§ The exercise
Each line that follows should be printed again exactly as it stands.

::: Dataset section

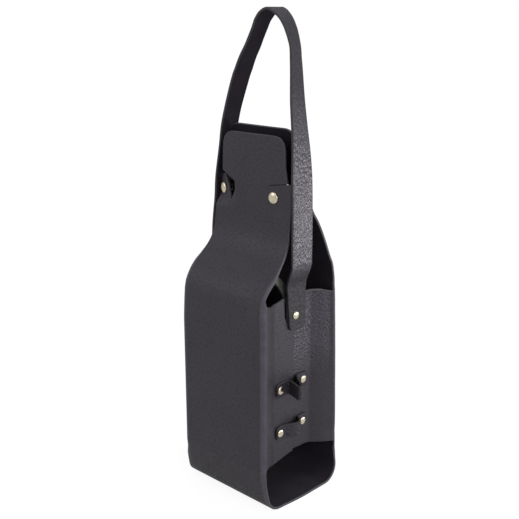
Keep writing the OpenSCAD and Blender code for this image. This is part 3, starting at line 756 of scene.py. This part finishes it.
def grained_leather(name, base, grain, rough, cell=1.9, painted_fold_highlight=None, coarse_and_painted_light=None, polished=None):
    """Dyed cowhide with a pebbled grain, cell mm from pebble to pebble.

    painted_fold_highlight: between which distances across the folds are painted paler, a painted
    highlight where they catch the light. coarse_and_painted_light: past which distances, across and
    along, the grain is coarse, glossier and its colour painted lighter, painted light.
    polished: the middle along, and from where to where on both sides of it hands
    have polished it glossier and its colour is painted lighter, a painted highlight.
    """
    sh = Shader(name)
    at = sh.space("UV")
    warp = sh.noise(at, PATTERN_UNIT / (cell * 2.2), 2.0, 0.5, "Color")
    where = sh.join(sh.node("VectorMath", _operation="MULTIPLY_ADD"), warp,
        (cell * 0.006, cell * 0.006, 0), at)
    pebble = sh.cells(where, cell, "SMOOTH_F1")
    small = sh.cells(where, cell * 0.52)
    pores = sh.noise(at, 520, 2.0)
    broad = sh.noise(at, 1.9, rough=0.55)
    patch = sh.noise(at, 11)
    split = sh.node("SeparateXYZ")
    sh.join(split, at)
    across = sh.times(sh.math("ABSOLUTE", split.outputs["X"], 0.0), PATTERN_UNIT)
    along = sh.times(split.outputs["Y"], PATTERN_UNIT)

    # Relief
    height = sh.plus(sh.times(pebble, -1.0), sh.times(small, -0.22))
    height = sh.plus(height, sh.times(pores, 0.12))
    if coarse_and_painted_light:
        coarse_and_painted_light_share = sh.times(sh.range(across, 0, 1, coarse_and_painted_light[0], coarse_and_painted_light[0] + 3),
            sh.range(along, 0, 1, coarse_and_painted_light[1], coarse_and_painted_light[1] + 30))
        height = sh.times(height, sh.range(coarse_and_painted_light_share, 1.0, COARSE_GRAIN))
        crease = sh.cells(where, COARSE_CELL, "DISTANCE_TO_EDGE")
        height = sh.plus(height, sh.times(sh.range(crease, COARSE_CREASE, 0, 0, 0.16), coarse_and_painted_light_share))
    sh.bump(height, grain, GRAIN_DEPTH)

    # Colour: cloudy, with painted shade in the pebbles' valleys and a painted highlight along the folds
    tone = sh.plus(sh.times(broad, 0.55), sh.times(patch, 0.45))
    colour = sh.shades(tone, base, 0.34, 0.8, 1.2)
    # Painted shade: each pebble is painted darker towards its valleys.
    painted_valley_shade = [sh.range(pebble, 1.05, 0.8, 0.15, 0.75)] * 3
    colour = sh.mix(1.0, colour, sh.join(sh.node("CombineColor"), *painted_valley_shade), "MULTIPLY")
    if painted_fold_highlight:
        # Painted highlight: the band over the folds is painted almost three times paler, where the
        # rounded fold catches the light.
        painted_fold_highlight_share = sh.times(sh.range(across, 0, 1, painted_fold_highlight[0] - 1.2, painted_fold_highlight[0] + 0.6),
            sh.range(across, 1, 0, painted_fold_highlight[1] - 0.6, painted_fold_highlight[1] + 1.2))
        painted_fold_highlight_share = sh.times(painted_fold_highlight_share, sh.range(patch, 0.55, 1.0, 0.3, 0.7))
        colour = sh.mix(painted_fold_highlight_share, colour, tinted(base, 2.9))
    if coarse_and_painted_light:
        # Painted light: the coarse zone's colour is lifted to stand in for the light that catches the
        # rear wings.
        colour = sh.mix(coarse_and_painted_light_share, colour, sh.mix(1.0, colour, (1.75, 1.85, 1.8), "MULTIPLY"))

    # Roughness
    dull = sh.plus(sh.range(patch, rough - 0.05, rough + 0.07, 0.3, 0.7),
        sh.range(pebble, -0.03, 0.08, 0.1, 0.7))
    if coarse_and_painted_light:
        dull = sh.math("SUBTRACT", dull, sh.range(coarse_and_painted_light_share, 0, 0.14))
    if polished:
        leg = sh.math("ABSOLUTE", sh.math("SUBTRACT", along, polished[0]), 0.0)
        polish_and_painted_highlight_share = sh.times(sh.range(leg, 0, 1, polished[1], polished[1] + 40),
            sh.range(leg, 1, 0, polished[2] - 14, polished[2]))
        dull = sh.plus(dull, sh.range(polish_and_painted_highlight_share, 0.14, -0.2))
        # Painted highlight: where it is polished, the strap's colour is also painted almost three times
        # lighter.
        colour = sh.mix(polish_and_painted_highlight_share, colour, sh.mix(1.0, colour, (2.9, 2.95, 2.9), "MULTIPLY"))
    sh.feed("Base Color", colour)
    sh.feed("Roughness", dull)
    return sh.mat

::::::

§ The answer
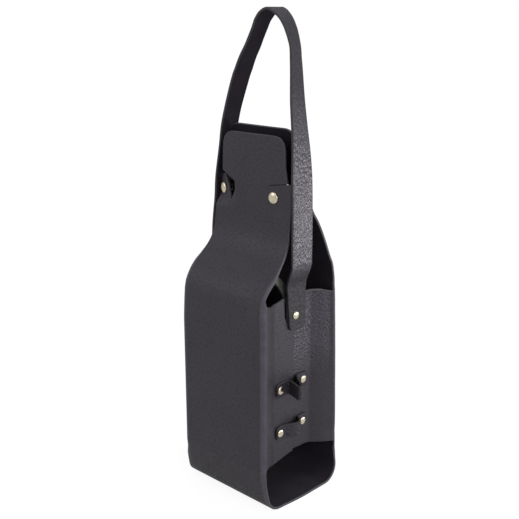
Keep writing the OpenSCAD and Blender code for this image. This is part 3, starting at line 756 of scene.py. This part finishes it.
def grained_leather(name, base, grain, rough, cell=1.9, painted_fold_highlight=None, coarse_and_painted_light=None, polished=None):
    """Dyed cowhide with a pebbled grain, cell mm from pebble to pebble.

    painted_fold_highlight: between which distances across the folds are painted paler, a painted
    highlight where they catch the light. coarse_and_painted_light: past which distances, across and
    along, the grain is coarse, glossier and its colour painted lighter, painted light.
    polished: the middle along, and from where to where on both sides of it hands
    have polished it glossier and its colour is painted lighter, a painted highlight.
    """
    sh = Shader(name)
    at = sh.space("UV")
    warp = sh.noise(at, PATTERN_UNIT / (cell * 2.2), 2.0, 0.5, "Color")
    where = sh.join(sh.node("VectorMath", _operation="MULTIPLY_ADD"), warp,
        (cell * 0.006, cell * 0.006, 0), at)
    pebble = sh.cells(where, cell, "SMOOTH_F1")
    small = sh.cells(where, cell * 0.52)
    pores = sh.noise(at, 520, 2.0)
    broad = sh.noise(at, 1.9, rough=0.55)
    patch = sh.noise(at, 11)
    split = sh.node("SeparateXYZ")
    sh.join(split, at)
    across = sh.times(sh.math("ABSOLUTE", split.outputs["X"], 0.0), PATTERN_UNIT)
    along = sh.times(split.outputs["Y"], PATTERN_UNIT)

    # Relief
    height = sh.plus(sh.times(pebble, -1.0), sh.times(small, -0.22))
    height = sh.plus(height, sh.times(pores, 0.12))
    if coarse_and_painted_light:
        coarse_and_painted_light_share = sh.times(sh.range(across, 0, 1, coarse_and_painted_light[0], coarse_and_painted_light[0] + 3),
            sh.range(along, 0, 1, coarse_and_painted_light[1], coarse_and_painted_light[1] + 30))
        height = sh.times(height, sh.range(coarse_and_painted_light_share, 1.0, COARSE_GRAIN))
        crease = sh.cells(where, COARSE_CELL, "DISTANCE_TO_EDGE")
        height = sh.plus(height, sh.times(sh.range(crease, COARSE_CREASE, 0, 0, 0.16), coarse_and_painted_light_share))
    sh.bump(height, grain, GRAIN_DEPTH)

    # Colour: cloudy, with painted shade in the pebbles' valleys and a painted highlight along the folds
    tone = sh.plus(sh.times(broad, 0.55), sh.times(patch, 0.45))
    colour = sh.shades(tone, base, 0.34, 0.8, 1.2)
    # Painted shade: each pebble is painted darker towards its valleys.
    painted_valley_shade = [sh.range(pebble, 1.05, 0.8, 0.15, 0.75)] * 3
    colour = sh.mix(1.0, colour, sh.join(sh.node("CombineColor"), *painted_valley_shade), "MULTIPLY")
    if painted_fold_highlight:
        # Painted highlight: the band over the folds is painted almost three times paler, where the
        # rounded fold catches the light.
        painted_fold_highlight_share = sh.times(sh.range(across, 0, 1, painted_fold_highlight[0] - 1.2, painted_fold_highlight[0] + 0.6),
            sh.range(across, 1, 0, painted_fold_highlight[1] - 0.6, painted_fold_highlight[1] + 1.2))
        painted_fold_highlight_share = sh.times(painted_fold_highlight_share, sh.range(patch, 0.55, 1.0, 0.3, 0.7))
        colour = sh.mix(painted_fold_highlight_share, colour, tinted(base, 2.9))
    if coarse_and_painted_light:
        # Painted light: the coarse zone's colour is lifted to stand in for the light that catches the
        # rear wings.
        colour = sh.mix(coarse_and_painted_light_share, colour, sh.mix(1.0, colour, (1.75, 1.85, 1.8), "MULTIPLY"))

    # Roughness
    dull = sh.plus(sh.range(patch, rough - 0.05, rough + 0.07, 0.3, 0.7),
        sh.range(pebble, -0.03, 0.08, 0.1, 0.7))
    if coarse_and_painted_light:
        dull = sh.math("SUBTRACT", dull, sh.range(coarse_and_painted_light_share, 0, 0.14))
    if polished:
        leg = sh.math("ABSOLUTE", sh.math("SUBTRACT", along, polished[0]), 0.0)
        polish_and_painted_highlight_share = sh.times(sh.range(leg, 0, 1, polished[1], polished[1] + 40),
            sh.range(leg, 1, 0, polished[2] - 14, polished[2]))
        dull = sh.plus(dull, sh.range(polish_and_painted_highlight_share, 0.14, -0.2))
        # Painted highlight: where it is polished, the strap's colour is also painted almost three times
        # lighter.
        colour = sh.mix(polish_and_painted_highlight_share, colour, sh.mix(1.0, colour, (2.9, 2.95, 2.9), "MULTIPLY"))
    sh.feed("Base Color", colour)
    sh.feed("Roughness", dull)
    return sh.mat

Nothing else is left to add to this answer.